Census says tech overhaul is on schedule

Watchdogs are worried the Census Bureau won't be able to successfully juggle 2020 plans and an ambitious tech overhaul.

Shutterstock editorial image (by Gil C): State Census Bureau homepage.

As the 2020 census ticks closer, oversight bodies are sounding alarm bells: the Census Bureau isn't delivering promised reports, nor does it have a single cohesive timeline to track how its formidable modernization push will work with the 2020 count.

"[Census] may have bitten off a little more than it can chew," said Rep. Jason Chaffetz (R-Utah) at a June 9 hearing of the House Oversight and Government Reform Committee, which he chairs.

"Probably we have made about 50 percent of the decisions that we need to make," testified Commerce Department CIO Steve Cooper. "And in doing so we are actually on schedule."

Cooper has been representing Census tech before Congress during the bureau's 11-month search for a CIO. The newly hired Census CIO, Kevin Smith, starts work on June 13.

In the leadership flux, deadlines are going unmet.

In a November hearing before the same committee, Cooper promised to deliver a clear timeline of Census tech milestones – but it never came.

Lawmakers also noted that a data security report, due Jan. 20, never materialized.

"It turns out that even when I made that commitment, there was more detail that I was not fully exposed to yet," Cooper said of the missing timeline. "My role is an oversight role. I'm not working with these programs day to day."

On the security front, Cooper touted the "layered, in-depth set of defenses" the bureau plans to implement, including encryption of data at rest and in transit, as well as cutting Census' data repositories off from Internet access.

He promised a master timeline by the end of July, and the data security report by the end of June.

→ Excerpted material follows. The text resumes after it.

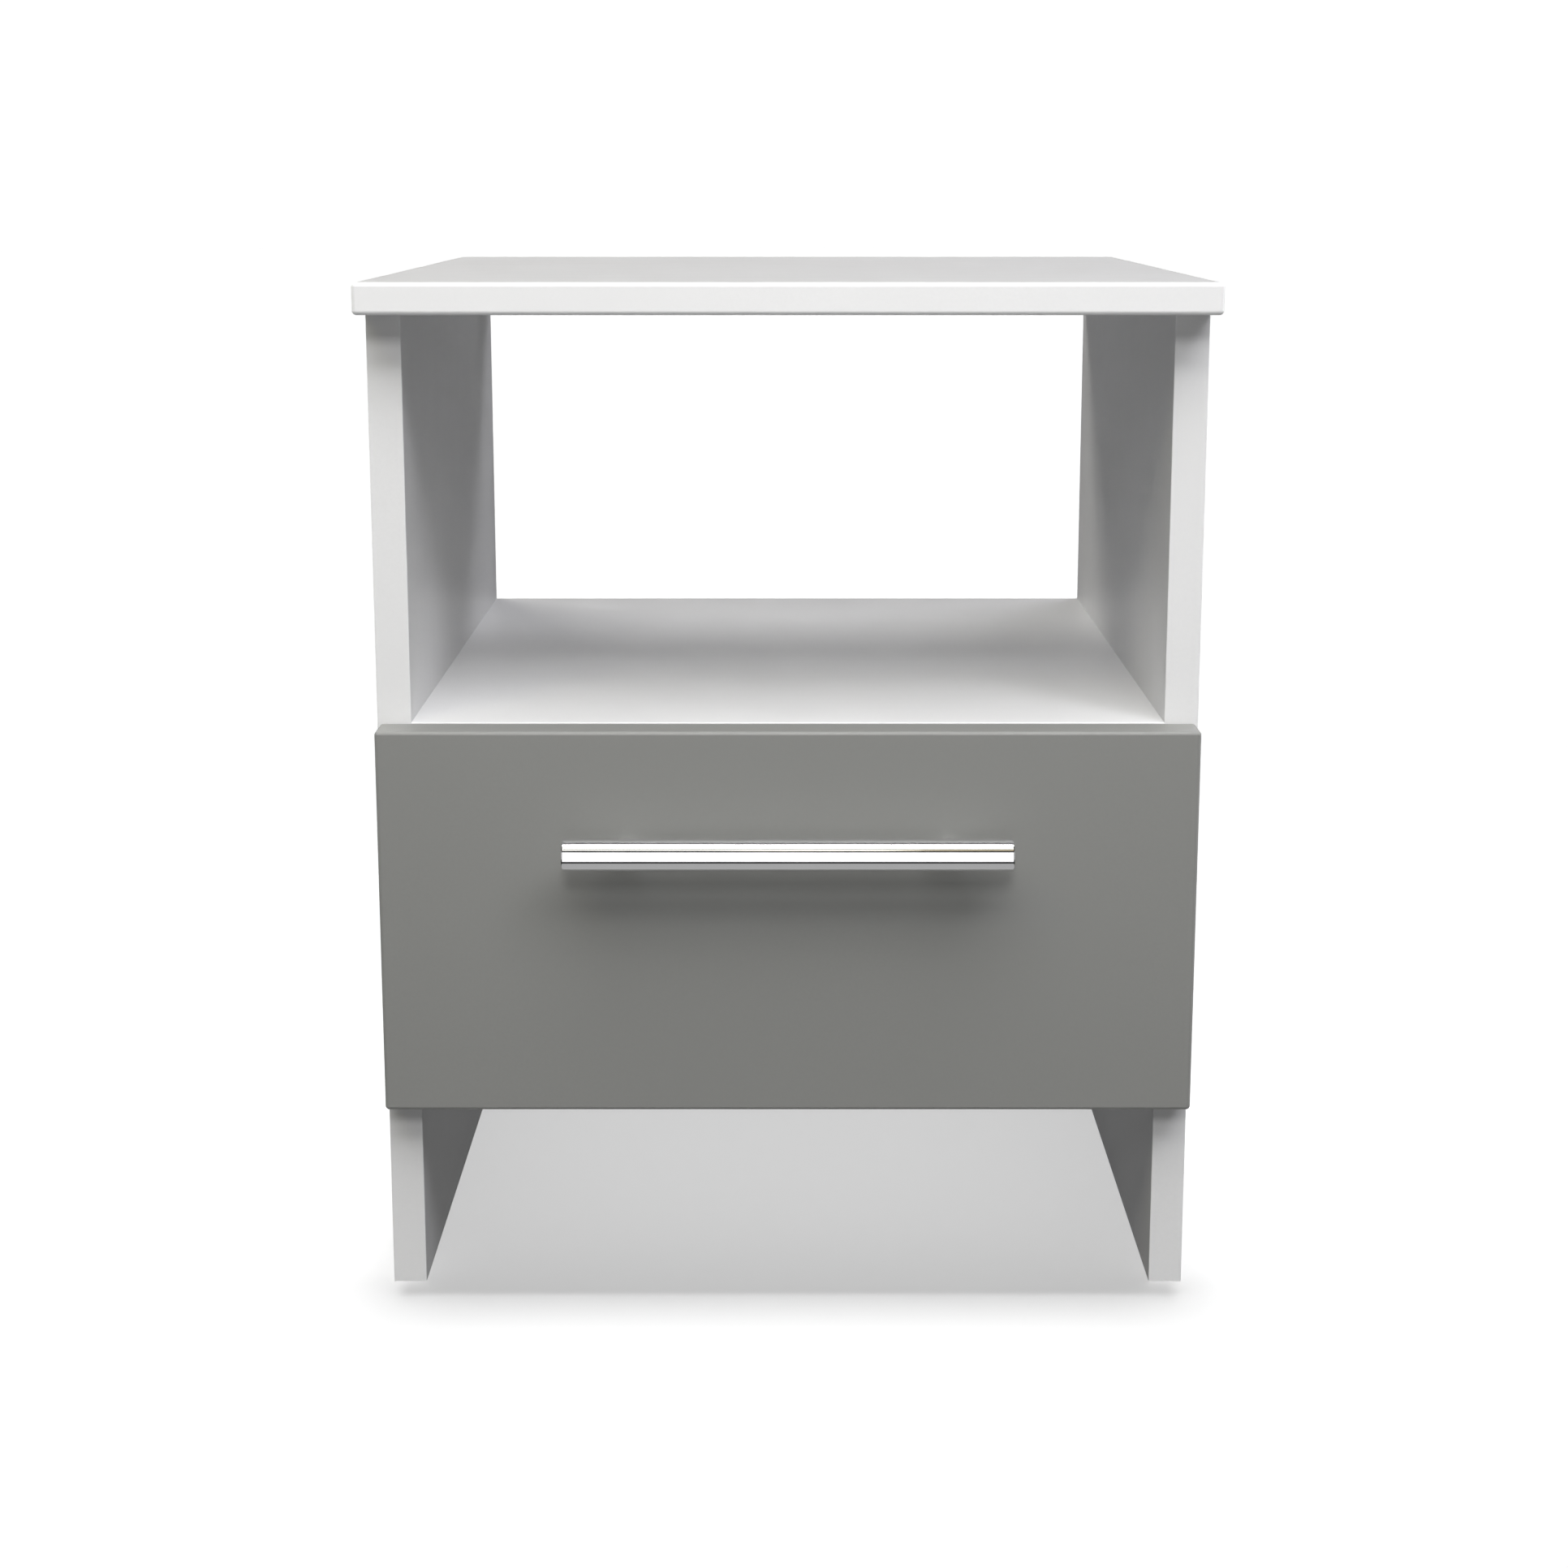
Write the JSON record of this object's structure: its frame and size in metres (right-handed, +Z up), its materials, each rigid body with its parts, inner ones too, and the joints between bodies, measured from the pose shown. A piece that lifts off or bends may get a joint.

Watchdogs were still worried.

"You have a schedule to develop the schedule," said Chaffetz. "But you say you're on schedule. Did I get that right?"

Carol Cha Harris, the Government Accountability Office's director of IT acquisition management issues, acknowledged that Census has implemented many GAO recommendations and made key decisions, such as choosing a hybrid system to both build and buy Census Enterprise Data Collection and Processing (CEDCaP) components.

But end-to-end testing is slated for 2018 and many tools still need to be acquired and set up.

"The margin for error is slim," Harris warned.

CEDCaP, the bureau's centralized data collection push, is part of the problem, Harris said. The bureau wants to generate efficiencies with a single IT backbone, but by trying to put too much into the project in the next few years, it runs the risk that not all systems will be functioning by 2020.

Census Director John Thompson said that CEDCaP functionality is a major component of Census' plan to save $5 billion. But if components aren't ready to be tested by 2018, Census won't plan to use them for 2020.

Harris recommended Census slim down its planned reliance on CEDCaP systems for 2020.

"Here we are, about to do end to end testing, in a year and a half, and we've made 50 percent of the decisions," said Rep. Mark Meadows (R-N.C.) "Let me tell you, that's a disaster waiting to happen."